__DATA SEGMENT__.
◇ ◇ ◇ ◇ ◇ ◇ ◇
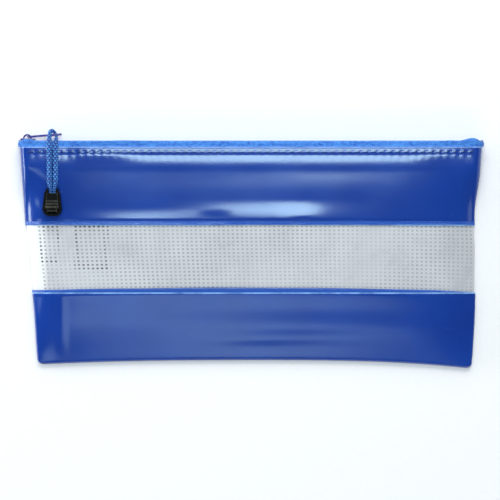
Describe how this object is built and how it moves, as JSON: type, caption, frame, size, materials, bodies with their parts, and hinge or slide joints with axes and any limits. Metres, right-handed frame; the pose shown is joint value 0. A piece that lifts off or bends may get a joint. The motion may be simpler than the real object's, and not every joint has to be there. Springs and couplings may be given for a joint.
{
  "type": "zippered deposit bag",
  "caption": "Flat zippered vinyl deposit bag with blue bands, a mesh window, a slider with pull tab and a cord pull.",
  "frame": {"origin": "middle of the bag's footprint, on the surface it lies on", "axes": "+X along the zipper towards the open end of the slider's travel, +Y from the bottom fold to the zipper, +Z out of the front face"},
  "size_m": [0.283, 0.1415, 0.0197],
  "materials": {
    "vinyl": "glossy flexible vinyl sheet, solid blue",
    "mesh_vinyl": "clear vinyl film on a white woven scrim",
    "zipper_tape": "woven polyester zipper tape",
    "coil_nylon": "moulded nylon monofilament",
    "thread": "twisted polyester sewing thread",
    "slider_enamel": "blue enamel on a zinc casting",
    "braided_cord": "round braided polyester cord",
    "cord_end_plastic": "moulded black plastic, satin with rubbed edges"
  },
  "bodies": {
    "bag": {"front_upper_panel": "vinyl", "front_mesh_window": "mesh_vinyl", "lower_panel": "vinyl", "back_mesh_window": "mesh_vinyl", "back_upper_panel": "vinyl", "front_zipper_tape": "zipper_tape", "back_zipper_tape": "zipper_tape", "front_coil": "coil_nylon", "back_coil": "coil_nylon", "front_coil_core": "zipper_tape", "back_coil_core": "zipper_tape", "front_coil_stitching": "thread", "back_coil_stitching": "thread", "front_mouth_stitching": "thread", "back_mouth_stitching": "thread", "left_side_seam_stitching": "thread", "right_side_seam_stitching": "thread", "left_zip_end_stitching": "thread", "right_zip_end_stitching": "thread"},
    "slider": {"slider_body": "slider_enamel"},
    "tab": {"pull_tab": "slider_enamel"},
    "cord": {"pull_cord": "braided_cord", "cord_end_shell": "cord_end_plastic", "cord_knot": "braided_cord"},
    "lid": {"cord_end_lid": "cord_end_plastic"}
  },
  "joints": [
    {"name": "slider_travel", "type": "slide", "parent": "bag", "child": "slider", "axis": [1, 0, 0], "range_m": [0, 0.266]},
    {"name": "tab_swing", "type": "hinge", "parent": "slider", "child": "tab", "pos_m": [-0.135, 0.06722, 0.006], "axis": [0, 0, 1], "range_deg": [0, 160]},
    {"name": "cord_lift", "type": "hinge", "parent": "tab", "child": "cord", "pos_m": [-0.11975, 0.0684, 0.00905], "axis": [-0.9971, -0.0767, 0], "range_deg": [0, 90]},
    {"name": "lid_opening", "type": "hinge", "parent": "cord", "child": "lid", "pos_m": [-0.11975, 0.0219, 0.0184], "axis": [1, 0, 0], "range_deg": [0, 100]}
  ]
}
◇ ◇ ◇ ◇ ◇ ◇ ◇
__WORK TO BE COMPLETED__. How many lines in the listing above contain the string "joints"? Answer with the number only.

__OUTPUT FOR THIS EXERCISE__. 2